Counterparty’s betting system is essentially that
- player A can place a bet that X happens
- player B can place a bet that X does not happens
- if A and B have matching odds
- then an oracle feed decides who wins
- the protocol takes care of escrowing XCP and paying out winnings
The feed is just a numerical value. The oracle defines what it means, like 1=yes, 2=no; or 1=heads, 2=tails; or the number of goals scores in a match; or a stock price; or a dice roll.
A dice roll oracle may publish a random integer 1-6 once every day.
Players can every day play on the outcome of this game. E.g. one side wins if the outcome = 6, the other side if the outcome is 1, 2, 3, 4 or 5. One side will always have the probability 1/6 of winning; the other 5/6.
This assumes the oracle is honest.
An automated oracle will be 100% trustworthy. A blockhash is used to determine the dice roll.
Is it relatively easy to add this to the protocol? I wonder if this can work on top of all the code that exists today? The auto-oracle will be an address (but without a private key, as with burn address) and it broadcasts a random integer 1,2,3,4,5 or 6 at a specified interval. It may be every block or once a day, whatever we decide is optimal.

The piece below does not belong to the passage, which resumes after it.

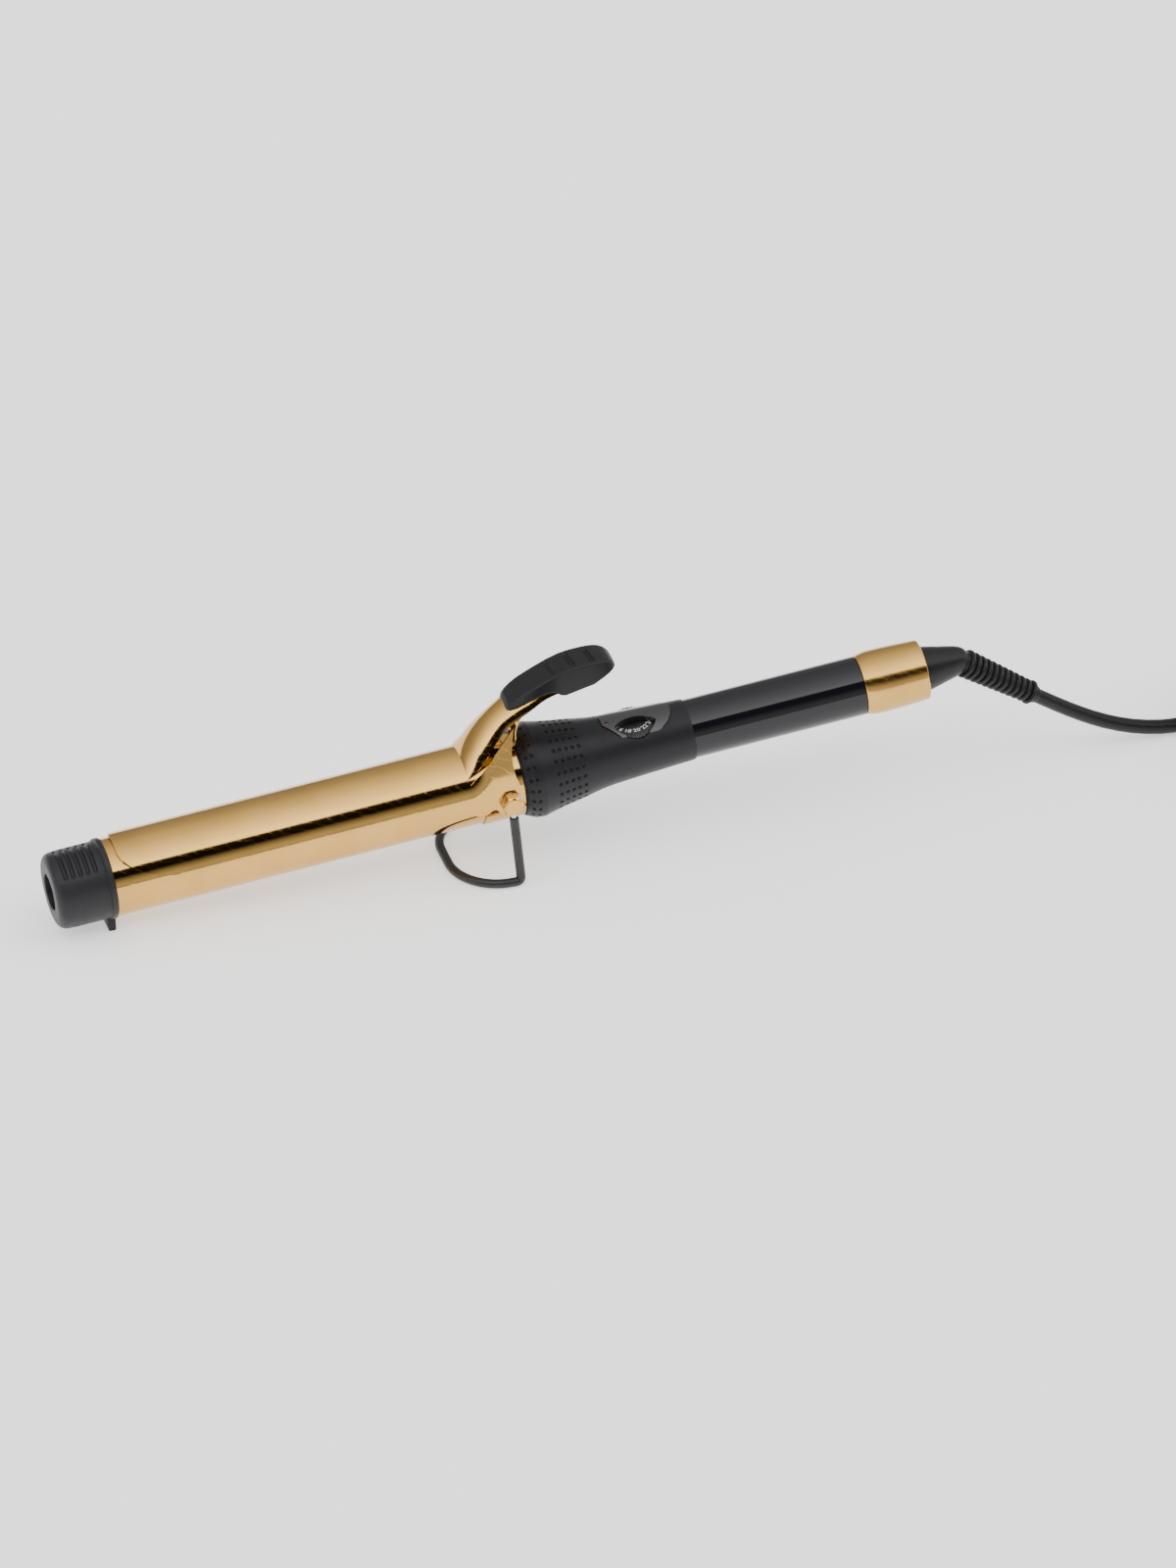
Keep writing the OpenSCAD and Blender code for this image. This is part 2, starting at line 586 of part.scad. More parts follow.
module swivel_hub() color(black) place() difference() {
    turned([[2.4, hub_s - 1.8], [hub_r, hub_s - 1.8], [hub_r, end_s + 0.3], [hub_r + 1.8, end_s + 0.3],
        [hub_r + 1.5, end_s + 3], [5.2, neck_s], [2.4, neck_s]]);
    for (s = ring_s) ring_groove(s);
}
ring_s = [hub_s, hub_s + 3];
module ring_groove(s) difference() {
    rod_x(hub_r + 1, s - seat, s + 1.5 + seat);
    rod_x(hub_r - 1 - seat, s - 1, s + 3);
}
module slip_rings() color("peru") place() for (s = ring_s) difference() {
    rod_x(hub_r - 0.1, s, s + 1.5);
    rod_x(hub_r - 1, s - 1, s + 3);
}

module strain_relief() color(black) place() difference() {
    union() {
        translate([neck_s, 0, 0]) rotate([0, 90 + relief_drop, 0])
            cylinder(r1 = 5, r2 = cord_r + 0.8, h = relief_len);
        translate([neck_s, 0, 0]) sphere(r = 5 + proud);
    }
    rod_x(barrel_d, neck_s - 10, neck_s + seat);
    translate([neck_s, 0, 0]) rotate([0, 90 + relief_drop, 0])
        translate([0, 0, relief_len - 6]) cylinder(r = cord_r + seat, h = 10);
}

// A round tube swept along points, with sides kept level
tube_sides = 10;
function along(points, i) = let (n = len(points),
    d = points[min(i + 1, n - 1)] - points[max(i - 1, 0)]) d / norm(d);
function ring(points, i, r) = let (t = along(points, i), u = [t.y, -t.x, 0] / norm([t.x, t.y]),
    v = cross(u, t)) [for (k = [0:tube_sides - 1]) let (a = 360 * (k + 0.5) / tube_sides)
        points[i] + r * (u * cos(a) + v * sin(a))];
// A smooth line through the given points, in short straight steps
function smooth(p, i, t) = let (n = len(p), a = p[max(i - 1, 0)], b = p[i], c = p[i + 1],
    d = p[min(i + 2, n - 1)])
    0.5 * ((2 * b) + (c - a) * t + (2 * a - 5 * b + 4 * c - d) * t * t
        + (3 * b - a - 3 * c + d) * t * t * t);
function line(p) = concat([for (i = [0:len(p) - 2]) each [smooth(p, i, 0), smooth(p, i, 0.5)]],
    [p[len(p) - 1]]);
module tube(points, r) {
    n = len(points);
    corners = [for (i = [0:n - 1]) each ring(points, i, r)];
    walls = [for (i = [0:n - 2]) for (k = [0:tube_sides - 1]) let (
        a = i * tube_sides + k, b = i * tube_sides + (k + 1) % tube_sides)
        [a, b, b + tube_sides, a + tube_sides]];
    polyhedron(corners, concat(walls, [[for (k = [tube_sides - 1:-1:0]) k]],
        [[for (k = [0:tube_sides - 1]) (n - 1) * tube_sides + k]]), convexity = 4);
}
module cord_run() color(black) tube(line(cord_points), cord_r);
module cord_tail() color(black) tube(line(tail_points), cord_r);
module cord_coil() color(black) translate([coil_x, coil_y, 0.1]) rotate_extrude($fn = 96)
    translate([coil_in - cord_r, 0]) square([coil_out - coil_in + cord_d, coil_h]);

plug_len = 22;
plug_tail = 16;
plug_w = 35;
module plug_body() color(black) translate(plug_at) rotate([-90, 0, 0]) difference() {
    union() {
        translate([0, 0, plug_tail]) linear_extrude(plug_len) hull_free_stadium(plug_w, 14);
        cylinder(r1 = cord_r + 0.8, r2 = 6.8, h = plug_tail + eps);
    }
    for (m = [-1, 1]) translate([m * pin_pitch / 2, 0, plug_tail + plug_len - 8])
        cylinder(r = pin_root_r + seat, h = 10);
}
module hull_free_stadium(w, h) {
    square([w - h, h], center = true);
    for (m = [-1, 1]) translate([m * (w - h) / 2, 0]) circle(r = h / 2);
}
// The pins' thin roots stand in the body and reach a little past its face
pin_root_r = pin_d / 2 - 0.5;
pin_root = 0.5;
module plug_pins() color(steel) translate(plug_at) rotate([-90, 0, 0]) for (m = [-1, 1])
    translate([m * pin_pitch / 2, 0, plug_tail + plug_len]) {
        translate([0, 0, -8]) cylinder(r = pin_root_r, h = 8.5 + pin_root);
        translate([0, 0, pin_root]) cylinder(r = pin_d / 2, h = pin_len - pin_root);
    }

cool_tip();
tip_screw();
barrel();
front_bulkhead();
heat_spreader_upper();
heat_spreader_lower();
heater_plate();
thermal_fuse();
temperature_sensor();
hinge_band();
pivot_studs();
heat_ring();
handle_core_left();
handle_core_right();
core_screws();
front_grip();
control_panel();
light_lens();
power_led();
circuit_board();
rheostat();
dial();
dial_axle();
handle_tube();
end_collar();
swivel_socket();
heater_leads();
clamp_plate();
clamp_lever();
hinge_yoke();
thumb_rest();
thumb_rivets();
clamp_spring();
stand_wire();
stand_sleeve();
stand_bosses();
pivot_washers();
swivel_hub();
slip_rings();
strain_relief();
cord_run();
cord_coil();
cord_tail();
plug_body();
plug_pins();
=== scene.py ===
import math

import bmesh
import bpy
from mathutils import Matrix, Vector


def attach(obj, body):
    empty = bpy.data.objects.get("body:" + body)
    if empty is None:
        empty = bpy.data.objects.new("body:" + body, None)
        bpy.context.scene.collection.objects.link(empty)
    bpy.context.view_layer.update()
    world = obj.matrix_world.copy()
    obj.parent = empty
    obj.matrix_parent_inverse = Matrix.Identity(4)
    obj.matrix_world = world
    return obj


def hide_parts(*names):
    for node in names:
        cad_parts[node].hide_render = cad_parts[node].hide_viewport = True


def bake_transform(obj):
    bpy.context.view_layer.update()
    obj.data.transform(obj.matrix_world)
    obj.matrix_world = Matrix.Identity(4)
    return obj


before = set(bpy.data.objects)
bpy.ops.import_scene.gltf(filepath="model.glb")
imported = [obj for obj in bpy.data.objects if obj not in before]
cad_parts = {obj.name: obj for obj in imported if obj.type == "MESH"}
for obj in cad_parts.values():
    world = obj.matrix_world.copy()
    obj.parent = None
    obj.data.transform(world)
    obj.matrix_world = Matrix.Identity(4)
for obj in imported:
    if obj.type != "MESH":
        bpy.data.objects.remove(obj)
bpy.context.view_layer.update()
print("frame loaded")

# The iron lies sloped on its foot and its stand, so its parts are laid out along the barrel
# in millimetres: s from the tip flange to the handle, y across, z on the clamp's side
resting = {"hinge": 164, "hingeHeight": 36, "footAt": -2, "footDepth": 20.5, "middle": 183.5}
footToHinge = resting["hinge"] - resting["footAt"]
slope = (math.asin(resting["hingeHeight"] / math.hypot(footToHinge, resting["footDepth"]))
         - math.atan2(resting["footDepth"], footToHinge))
cosSlope, sinSlope = math.cos(slope), math.sin(slope)
axisHeight = resting["footDepth"] * cosSlope - resting["footAt"] * sinSlope


def place(s, y, z):
    return Vector(((s * cosSlope - z * sinSlope - resting["middle"]) / 1000, y / 1000,
                   (s * sinSlope + z * cosSlope + axisHeight) / 1000))


def table(x, y, z):
    return Vector((x, y, z)) / 1000


def mixed(a, b, t):
    return a + (b - a) * t


def eased(t):
    t = min(max(t, 0), 1)
    return t * t * (3 - 2 * t)


def curveThrough(points, steps):
    # A smooth line through the given points
    points = [Vector(p) for p in points]
    line = []
    for i in range(len(points) - 1):
        a, b = points[max(i - 1, 0)], points[i]
        c, d = points[i + 1], points[min(i + 2, len(points) - 1)]
        for k in range(steps):
            t = k / steps
            line.append(0.5 * (2 * b + (c - a) * t + (2 * a - 5 * b + 4 * c - d) * t ** 2
                               + (3 * b - a - 3 * c + d) * t ** 3))
    line.append(points[-1])
    return line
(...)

Beyond being trustworthy, this also saves BTC tx fees frin broadcasting this feed. The auto-oracle won’t need to take any percentage of the winnings either, so the payout will be 100%.
Why Dice Roll?
An automated oracle will only be able to publish anything derived from the blockchain. It can never publish sports results, election outcomes, stock prices, etc. These must be published manually (as by a human or robot external to the XCP protocol)
From the info inside the blockchain there are lots of interesting numbers that people may be interested in betting on, like number of transactions, average fee, block timestamp, mining difficulty, etc.
However, most of these would requires bets in a larger-or-smaller-than fashion. This is not possible with the current betting system. (CFDs are disabled). Bets have to be equal-or-not-equal.
Betting must therefore be limited to an integer within a reasonable range.
Coin flip (outcome 1 or 2, equally likely)
Two players may be willing to play this at even odds if they both are risk seeking. They will prefer to play (50% chance of doubling their 100 XCP) versus just HODL their 100 XCP.
Dice Roll (outcomes 1-6, each with prob 1/6)
Two players, one risk seeking and one risk neutral/averse can play this game. The risk seeker will want to play on the dice landing on 6. He may even accept a slightly negative expectancy. Although everyone know the exact probabilities of each outcome, the odds are set by players interacting. In this game, it’s likely there are more risk seekers, therefore the market will give an edge to those playing on NOT 6.
One in a Hundred (outcomes 1-00, each with prob 1/100)
The exact same principle applies here. Some players will want to risk 10 XCP even if the market payoutis just 950 XCP. Others will see it as a good business to take the other side since it has a positive expectancy. At least in theory. I fear there won’t be enough players around in the beginning to form a market here. Some need to risk almost 1000 XCP for a 99% chance of winning 10 XCP.
A dice roll seems like a good balance point to attract both risk seekers and those who want to profit on positive expectancy.
If computationally very cheap to have an auto-oracle (I don’t know) then maybe better introduce all three mentioned here, and possibly more, and let the users choose.
How Games Form
On any one feed, there can be many games. Players need to agree on a deadline and a specific outcome. The network effects comes into play here. Players will gravitate to the one game with the most players since this will have the most liquid bet “order book”.
The World’s Most Fair Lottery
With an auto-oracle as outlined, XCP will enable bets/games/lotteries that are provably fair, have 100% payout, and open to anyone without registering. Does any other lottery in the entire world offer this?
If an oracle on top of the protocol, as suggested, isn’t too technically challenging to implement, is there any good reason NOT to do it?